How does this faith of Peter’s show itself, though? Immediately afterwards, we find Jesus rebuking him, saying, ‘Get behind me, Satan!’ (Mk 8:33) when, clearly completely misunderstanding things, he tries to stop Jesus from talking about his coming death. And later on in the Gospel, of course, Peter, the first to profess his faith in Jesus as the Christ, ends up denying three times that he even knows him!
Does this mean that Peter didn’t really mean it when he professed his faith in Jesus? Did it turn out, in the end, to be simply a lie? “No,” is the short answer, you’ll be glad to hear. Why not, though? It seems to me that what Jesus has to say towards the end of today’s Gospel passage can help us to understand.

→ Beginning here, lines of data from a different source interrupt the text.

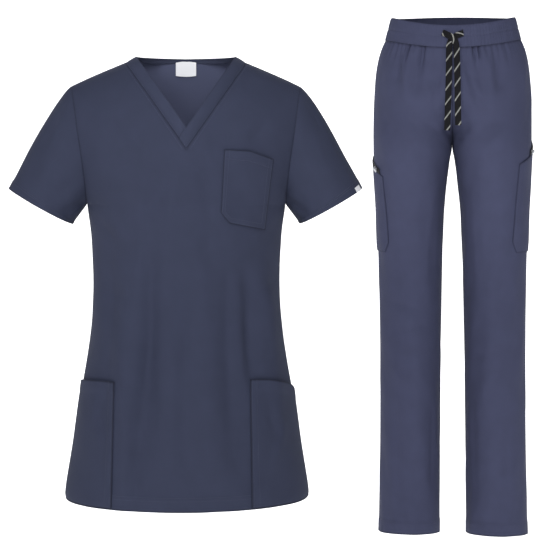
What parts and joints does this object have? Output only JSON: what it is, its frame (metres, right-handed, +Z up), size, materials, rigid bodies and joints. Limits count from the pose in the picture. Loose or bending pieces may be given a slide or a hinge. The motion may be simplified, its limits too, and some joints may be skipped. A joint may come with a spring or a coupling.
{
  "type": "medical scrubs, a v-neck top and drawcord trousers",
  "caption": "Hospital scrubs in slate navy: a V-neck short-sleeved top with patch pockets beside drawcord trousers with zipped thigh pockets, both hollow as worn.",
  "frame": {"origin": "the neck of the top: midway between the two points where the shoulder seams meet the neck, in the plane of the top's side seams", "axes": "+Z up, the fronts face -Y, +X towards the wearer's left; the trousers stand on the +X side, set back and turned 8.4 degrees to face the same viewer"},
  "size_m": [0.9444, 0.9542, 1.0138],
  "materials": {
    "cloth": "matt woven polyester and cotton, slate navy",
    "cloth_trim": "matt woven binding, slate navy",
    "cord": "flat black woven cord with light grey diagonal stripes",
    "zip_tape": "black woven tape with black moulded teeth",
    "zip_metal": "satin nickel",
    "label": "white satin ribbon, bare"
  },
  "bodies": {
    "garments": {"top_front": "cloth", "top_back": "cloth", "top_sleeve_right": "cloth", "top_sleeve_left": "cloth", "top_neckband_right": "cloth", "top_neckband_left": "cloth", "top_back_neck_binding": "cloth_trim", "top_chest_pocket": "cloth", "top_hip_pocket_right": "cloth", "top_hip_pocket_left": "cloth", "top_neck_label": "label", "top_sleeve_tag": "label", "trousers_front_right": "cloth", "trousers_back_right": "cloth", "trousers_front_left": "cloth", "trousers_back_left": "cloth", "trousers_waistband": "cloth", "trousers_thigh_pocket_right": "cloth", "trousers_thigh_pocket_left": "cloth", "trousers_zip_right": "zip_tape", "trousers_zip_left": "zip_tape", "trousers_zip_slider_right": "zip_metal", "trousers_zip_slider_left": "zip_metal", "drawcord_right": "cord", "drawcord_left": "cord"},
    "zip_pull_right": {"trousers_zip_pull_right": "zip_metal"},
    "zip_pull_left": {"trousers_zip_pull_left": "zip_metal"}
  },
  "joints": [
    {"name": "zip_pull_right_flip", "type": "hinge", "parent": "garments", "child": "zip_pull_right", "pos_m": [0.36123, 0.67993, -0.18413], "axis": [-0.002, 0.3401, -0.9404], "range_deg": [0, 165]},
    {"name": "zip_pull_left_flip", "type": "hinge", "parent": "garments", "child": "zip_pull_left", "pos_m": [0.66687, 0.64895, -0.15061], "axis": [-0.0893, -0.3028, 0.9489], "range_deg": [0, 165]}
  ]
}
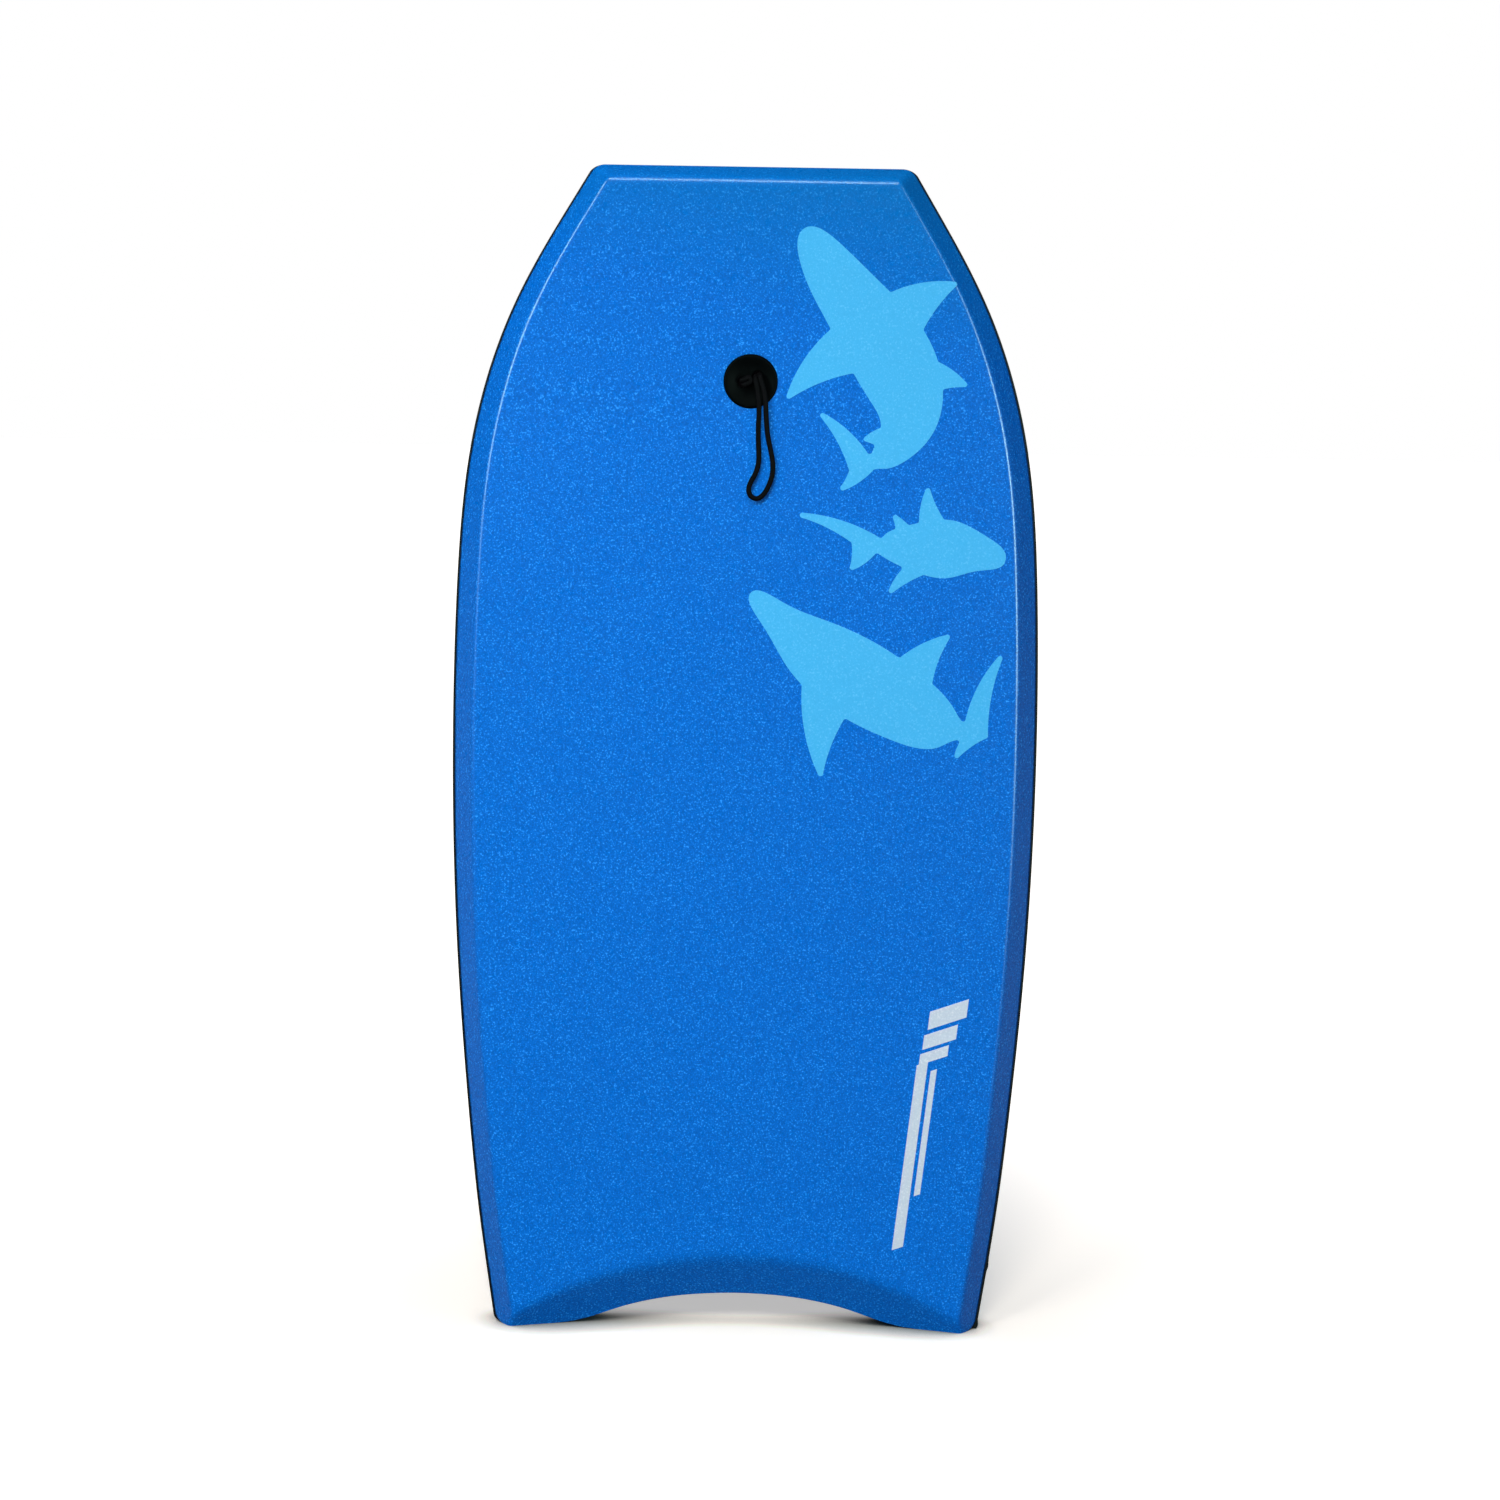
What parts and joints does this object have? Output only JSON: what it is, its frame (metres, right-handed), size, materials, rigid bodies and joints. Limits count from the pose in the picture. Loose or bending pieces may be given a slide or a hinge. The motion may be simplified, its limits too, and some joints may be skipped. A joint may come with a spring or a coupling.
{
  "type": "bodyboard",
  "caption": "Foam bodyboard with a flat nose, bevelled deck edges, crescent tail and a leash plug that holds a short cord loop.",
  "frame": {"origin": "on the floor between the tail horns, mid-width and mid-thickness, with the board standing on its tail", "axes": "+Z from tail to nose, +X across to the deck's right as it is looked at, +Y from the deck to the slick bottom"},
  "size_m": [0.4692, 0.0613, 0.94],
  "materials": {
    "core_foam": "expanded polystyrene bead foam, hidden inside",
    "deck_foam": "blue closed-cell foam sheet with a fine pebbled grain",
    "rail_foam": "black closed-cell foam strip, satin",
    "slick_film": "smooth black sheet, semi-gloss",
    "plug_plastic": "moulded black plastic, satin gloss",
    "string_braid": "black braided cord",
    "print_blue": "light blue ink printed on the foam",
    "print_white": "white ink printed on the foam"
  },
  "bodies": {
    "root": {"foam_core": "core_foam", "deck_skin": "deck_foam", "rail_band_left": "rail_foam", "rail_band_right": "rail_foam", "nose_band": "rail_foam", "tail_band": "rail_foam", "slick_bottom": "slick_film", "plug_cap": "plug_plastic", "plug_base": "plug_plastic", "leash_string": "string_braid", "string_bight": "string_braid", "string_knot": "string_braid", "deck_print_high": "print_blue", "deck_print_middle": "print_blue", "deck_print_low": "print_blue", "deck_print_side": "print_white"}
  },
  "joints": []
}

‘If any man would come after me,’ he says, ‘let him deny himself and take up his cross and follow me’ (Mk 8:34) – not, ‘he will deny himself …’ but ‘let him deny himself …’ It’s not a simple case of mechanistic cause and effect – faith, which we believe is a gift from God, doesn’t make us act in a certain way, but demands of us a choice.
And the way we human beings work, this doesn’t amount to a simple one-off ‘yes’ or ‘no’ which determines all our subsequent actions. Rather, our actions throughout our lives can be more or less in accord with our faith: clearly, our faith can end up being strengthened or weakened as a consequence of our choices, but it’s always a continuous process, with good days and bad days, advances and setbacks – after all, denying ourselves and ‘carrying our cross’ doesn’t exactly sound easy.
So if our lives don’t look like a perfect expression of the faith we profess that’s not a cause for despair, or fear that we’re lying to ourselves. We’d be right to recognise that there’s a problem, but it’s not an insoluble one. Rather, it’s an occasion to hear again in our lives Jesus’ call in today’s Gospel and to turn to him – most obviously, perhaps, in the circumstances, in the Sacrament of Penance – for the strength to answer ‘yes’ to that call with our lives.